Some of the larger changes (chronologically) to the fund below:
- Monday, I closed drug maker Schering-Plough (SGP) after the fundamentals I had bought on looked like they materially changed. Instead of selling at $14 in the panic selloff last week, I waited for a rebound and was able to get our near $17. I do believe the stock could certainly rebound to say $19-$20 or so, but I am not willing to buy more and risk it at this point so I decided to simply exit and use the cash elsewhere. The stock ended the week in the low $17s.
- I started taking profits off of some of the major holdings in the portfolio, especially in the coal group, and even larger profits in the 2 solar names, Trina Solar (TSL) and LDK Solar (LDK) as they had very large runs in a short period of time and I wanted to lock in profits. I also began expanding the Powershares DB Agriculture Fund (DBA) as the chart began firming up - too bad rice is not a component of this index.
- Ironically by that afternoon an update on earnings by Arch Coal (ACI), caused a relatively traumatic selloff in the coal names and in fact the whole market dived - the irony of it all was upon reflection all they did was reiterate earlier guidance but in this trigger happy, shoot first environment people sold. Obviously many investors in the "new sexy" sectors of coal, fertilizer, and the like have very little long term conviction. I bought more Arch Coal on the selloff (replacing the shares I had sold off in the morning), which I promptly sold off the next day 10% up.
- Tuesday, I closed 2nd/3rd world cellular play Millicom International Cellular (MICC) - I continue to like this stock from a fundamental point of view but the chart was beginning to look poor and again, this was not a stock that was partaking in the recent rally. So like a good hunter I cull the weak and sickly and out she went in the mid $95s. By end of week MICC was down to $87s.
- Due to all the great news in the metallurgical coal space, I made a slight change in my coal exposure moving from Peabody Energy (BTU) to Alpha Natural Resources (ANR). Frankly, I like both names a LOT, but I want to run a concentrated portfolio and don't see a need for 5 coal names - even 4 is a lot. Alpha Natural has a higher exposure to metallurgical coal and a lot of pricing potential for its 2009 vintage of coal as much of it is not yet under contract so hence the switch. I had to choose one name to go, and Peabody was the one. I did not buy a huge stake in ANR yet simply because the stock (and sector) was extended, so I have a beginner stake I plan to add to on pullbacks.
- I had been adding to a large stake in Russian steel/coal/iron ore name Mechel (MTL) in the $115s to $120s range 2 weeks ago - I was curious why it had not participated in the rally last week while many of its brethren were taking off - for whatever reason it rocketed up with a few day lag. On Wednesday, within a few hours of writing an early morning blog entry on the name, the stock began to rocket hitting mid $140s Wednesday, and then into the $150s Thursday. I took profit both days, anticipating the pattern of "the end of the commodity story; it's all a bubble anyhow" that always seems to hit these names.

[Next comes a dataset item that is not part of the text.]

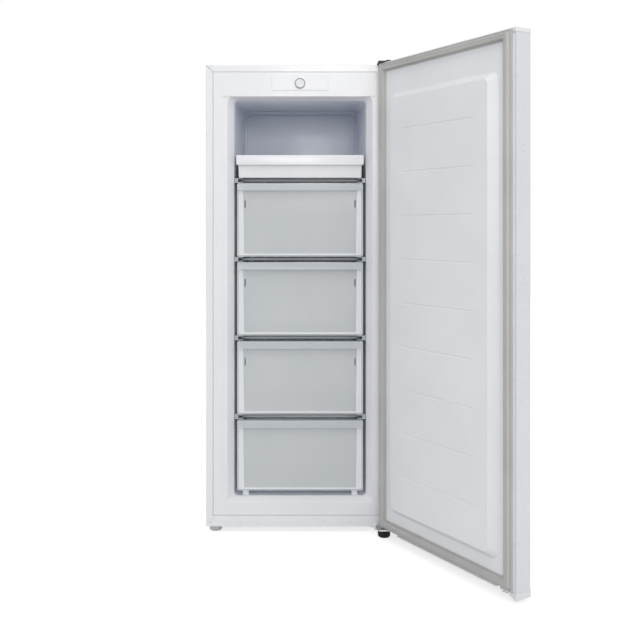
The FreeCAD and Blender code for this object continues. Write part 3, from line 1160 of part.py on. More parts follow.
def filter_drier():
    """Copper drier that hangs on a short pipe from the left-hand condenser coil."""
    r, end = COIL_RADIUS, DRIER_LENGTH
    below = [(r, -end), (r, DRIER_NECK - end), (DRIER_RADIUS, DRIER_SHOULDER - end)]
    above = [(DRIER_RADIUS, -DRIER_SHOULDER), (r, -DRIER_NECK), (r, 0.0)]
    body = turned(V(-DRIER_X, COIL_TAIL_Y, DRIER_TOP), below + above, 12)
    level = (COIL_END + DRIER_TOP) / 2
    route = [V(-COIL_X, COIL_TAIL_Y, COIL_END), V(-COIL_X, COIL_TAIL_Y, level),
             V(-DRIER_X, COIL_TAIL_Y, level), V(-DRIER_X, COIL_TAIL_Y, DRIER_TOP)]
    return Part.makeCompound([body, bent_tube(route, COIL_RADIUS, PIPE_BEND, BACK, 4, 2)])


def capillary_tube(grow=0.0):
    """Thin tube from the drier up the rear insulation to the uppermost shelf."""
    low = DRIER_TOP - DRIER_LENGTH
    level = SHELVES[0]
    turn = low - 2 * PIPE_BEND
    route = [V(-DRIER_X, COIL_TAIL_Y, low), V(-DRIER_X, COIL_TAIL_Y, turn),
             V(-DRIER_X, CAPILLARY_Y, turn), V(-DRIER_X, CAPILLARY_Y, level),
             V(RUN_REACH, CAPILLARY_Y, level), V(RUN_REACH, TUBE_END, level)]
    return bent_tube(route, CAPILLARY_RADIUS + grow, PIPE_BEND, RIGHT, 4, 2)


def cabinet_parts():
    """Nodes that stay with the cabinet."""
    nodes = {
        "cabinet_shell": cabinet_shell(),
        "rear_panel": rear_panel(),
        "bottom_deck": bottom_deck(),
        "front_crossmember": front_crossmember(),
        "side_rails": side_rails(),
        "rear_feet": rear_feet(),
        "corner_screws": corner_screws(),
        "cabinet_foam": cabinet_foam(),
        "inner_liner": inner_liner(),
        "control_plate": control_plate(),
        "thermostat": thermostat(),
        "upper_hinge_bracket": upper_hinge_bracket(),
        "upper_hinge_pin": upper_hinge_pin(),
        "lower_hinge_bracket": lower_hinge_bracket(),
        "lower_hinge_pin": lower_hinge_pin(),
        "hinge_screws": hinge_screws(),
        "hinge_hole_plugs": hinge_hole_plugs(),
        "shelf_clips": shelf_clips(),
        "evaporator_risers": evaporator_risers(),
        "condenser_coil_left": condenser_coil(-1),
        "condenser_coil_right": condenser_coil(1),
        "front_frame_loop": front_frame_loop(),
        "compressor": compressor(),
        "compressor_grommets": compressor_grommets(),
        "compressor_crossbar": compressor_crossbar(),
        "start_relay_cover": start_relay_cover(),
        "cord_gland": cord_gland(),
        "discharge_pipe": discharge_pipe(),
        "suction_pipe": suction_pipe(),
        "filter_drier": filter_drier(),
        "capillary_tube": capillary_tube(),
    }
    for n, level in enumerate(SHELVES, 1):
        nodes[f"evaporator_shelf_{n}"] = Part.makeCompound([shelf_tube(level), *shelf_wires(level)])
    return nodes


def moving_parts():
    """Nodes of the drawers, the tray, the dial and the levelling feet."""
    nodes = {
        "top_tray": top_tray(),
        "thermostat_knob": thermostat_knob(),
        "thermostat_spindle": thermostat_spindle(),
        "front_foot_left": levelling_foot(LEFT_FOOT_X, LEFT_FOOT_Y, BASE - SLIDE_GAP, LEFT_STUD_TOP),
        "front_foot_right": levelling_foot(RIGHT_FOOT_X, RIGHT_FOOT_Y, PLATE_LEVEL - PAD_GAP,
                                           RIGHT_STUD_TOP),
    }
    for n, (level, height) in enumerate(drawer_levels(), 1):
        short = n == len(SHELVES)
        back = SHORT_DRAWER_BACK if short else DRAWER_BACK
        nodes[f"drawer_{n}"] = drawer(level, height, back, not short)
    return nodes


def door_parts():
    """Nodes of the door, in the open pose."""
    nodes = {
        "door_skin": door_skin(),
        "door_foam": door_foam(),
        "door_inner_panel": door_inner_panel(),
        "door_gasket": door_gasket(),
        "door_top_cap": door_top_cap(),
        "door_bottom_cap": door_bottom_cap(),
        "door_bushes": door_bushes(),
    }
    return {name: swung_open(shape) for name, shape in nodes.items()}


if __name__ == "__main__":
    os.makedirs("parts", exist_ok=True)
    for name, shape in {**cabinet_parts(), **moving_parts(), **door_parts()}.items():
        shape.exportStep(f"parts/{name}.step")
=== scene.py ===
import math

import bmesh
import bpy
from mathutils import Matrix, Vector


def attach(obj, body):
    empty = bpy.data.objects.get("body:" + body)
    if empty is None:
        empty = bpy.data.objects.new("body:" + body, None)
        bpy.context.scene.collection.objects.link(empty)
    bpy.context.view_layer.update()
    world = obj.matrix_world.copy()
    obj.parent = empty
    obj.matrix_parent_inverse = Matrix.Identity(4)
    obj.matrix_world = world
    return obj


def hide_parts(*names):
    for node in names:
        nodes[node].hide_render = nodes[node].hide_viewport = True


# Looks of an upright freezer with its door open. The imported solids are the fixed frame.
# Shapes below are drawn in millimetres and turned to metres when a piece is finished.
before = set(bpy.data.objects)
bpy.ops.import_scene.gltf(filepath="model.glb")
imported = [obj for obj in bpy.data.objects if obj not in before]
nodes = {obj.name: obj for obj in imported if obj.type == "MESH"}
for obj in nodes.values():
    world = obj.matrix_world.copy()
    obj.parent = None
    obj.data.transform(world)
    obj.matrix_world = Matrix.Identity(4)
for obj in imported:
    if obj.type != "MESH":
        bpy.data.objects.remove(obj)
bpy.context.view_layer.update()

# ---- cabinet wrapper ----
# One pre-painted steel sheet folded over both sides and the top, with narrow flanges at the
# front and rear. The paint is a smooth white enamel with the faintest orange peel.
SHEET_EDGE = 0.35
ENAMEL = (0.845, 0.848, 0.856, 1.0)
ENAMEL_SHADE = (0.815, 0.82, 0.832, 1.0)
MITRE_LINE, MITRE_WIDTH = 1093.0, 0.9             # height minus distance from the centreline
SEAM_SHADE_GREY = (0.32, 0.32, 0.33, 1.0)
FLANGE_FRONT = 0.4                                # the painted seam shade shows only in front of this y
COAT_ROUGHNESS = 0.12


def feed(tree, entry, value):
    """Give an input a plain value, or the output of another node."""
    if isinstance(value, bpy.types.NodeSocket):
        tree.links.new(value, entry)
    else:
        entry.default_value = value


def node(tree, kind, x, y, **settings):
    made = tree.nodes.new("ShaderNode" + kind)
    made.location = (x, y)
    for key, value in settings.items():
        setattr(made, key, value)
    return made


def reckon(tree, operation, x, y, *values):
    """Math node on numbers or on the outputs of other nodes."""
    made = node(tree, "Math", x, y, operation=operation)
    for entry, value in zip(made.inputs, values):
        feed(tree, entry, value)
    return made.outputs[0]


def noise(tree, where, scale, detail, x, y):
    made = node(tree, "TexNoise", x, y)
    for name, value in (("Vector", where), ("Scale", scale), ("Detail", detail)):
        feed(tree, made.inputs[name], value)
    return made.outputs["Fac"]


def spread(tree, value, low, high, to_low, to_high, x, y):
    made = node(tree, "MapRange", x, y)
    for name, number in (("Value", value), ("From Min", low), ("From Max", high), ("To Min", to_low),
                         ("To Max", to_high)):
        feed(tree, made.inputs[name], number)
    return made.outputs["Result"]


def mixed(tree, kind, share, first, second, x, y):
    made = node(tree, "Mix", x, y, data_type=kind)
    for name, value in (("Factor", share), ("A", first), ("B", second)):
        feed(tree, made.inputs[name], value)
    return made.outputs["Result"]


def place_of(tree, x, y):
    """Object coordinates of a point, one by one."""
    made = node(tree, "SeparateXYZ", x, y)
    tree.links.new(node(tree, "TexCoord", x - 200, y).outputs["Object"], made.inputs["Vector"])
    return made.outputs


def node_group(name, inputs, outputs):
    """Node group with its sockets, and the nodes at its two ends."""
    tree = bpy.data.node_groups.new(name, "ShaderNodeTree")
    for direction, sockets in (("INPUT", inputs), ("OUTPUT", outputs)):
        for kind, label, *value in sockets:
            item = tree.interface.new_socket(name=label, in_out=direction, socket_type="NodeSocket" + kind)
            if value:
                item.default_value = value[0]
    given = tree.nodes.new("NodeGroupInput")
    given.location = (-900, 0)
    result = tree.nodes.new("NodeGroupOutput")
    result.location = (600, 0)
    return tree, given.outputs, result.inputs


FINISH = (("Color", "Colour"), ("Float", "Roughness"), ("Vector", "Normal"))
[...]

So Mechel is down from a nearly 5% stake to 2%. Only due to the market's propensity to hammer every stock eventually, regardless of fundamentals.
- Speaking of which, I began a stake - which I added to later in the week in Ultrashort Basic Materials (SMN) - which frankly is full of names I believe have the best prospects. But since much of my portfolio is based on these names (or similar) on the long side, and they have had significant rallies this week - I am holding this hedge so when (if?) they sell off I have at least something in the portfolio working for me. Granted it's only 3% of the portfolio but better than nothing. And if I am wrong, and these type of stocks don't sell off - more power to me; that means the rest of the portfolio is doing well and I simply will lose a bit on this insurance policy.
- Thursday I closed high end mortgage company Thornburg Mortgage (TMA) - far and away the worst position in terms of realized loss for the fund. This one simply did not work out, so instead of holding on for no good reason I ushered it out the door.
- Friday, Trina Solar (TSL) was an absolute outlier holding on to gains all week despite the selloff on Wall Street. I did take some off the table early in the day anticipating the GE news would cause everything to sell off - well I was mostly correct as the market worsened as the day went on, but Trina Solar held up like a champ. I continue to believe fair value is significantly higher but again, I am employing a very conservative stance which is more about protecting capital than chasing outsized gains at this moment.
- As the week ended I took off about 5% of my short exposure late Friday, going from 25% to 20% simply because I am sure "hope" can be introduced as some point in the coming week. It will be another tricky time and for those who have been around a while, you see I have modified my short exposure strategy quite a bit. Not only have I added 2 new Ultrashorts in the past 2 weeks, I have not gone overweight in the Financials or Real Estate as I have in the past (many times holding 6%+ stakes). Simply put there are so many federally mandated backstops and "hopes" by longs in these groups, that the underlying long positions can remain elevated far above where I believe they should be on "faith" in either Federal Reserve bailouts or Federal Government bailouts. (that's socialism for you). So while I continue to be bearish on these groups, I don't know if the market will agree. As we've seen there have been times that these groups have in fact rallied 20-30% off washed out bottoms as "hope springs eternal". Therefore, I've just adopted a broad based short exposure, assuming if there is a sell off, some of the Ultrashorts will do better than others. Since logic is abandoned in this market, it might not necessarily be the type of stocks at the vortex of our problems.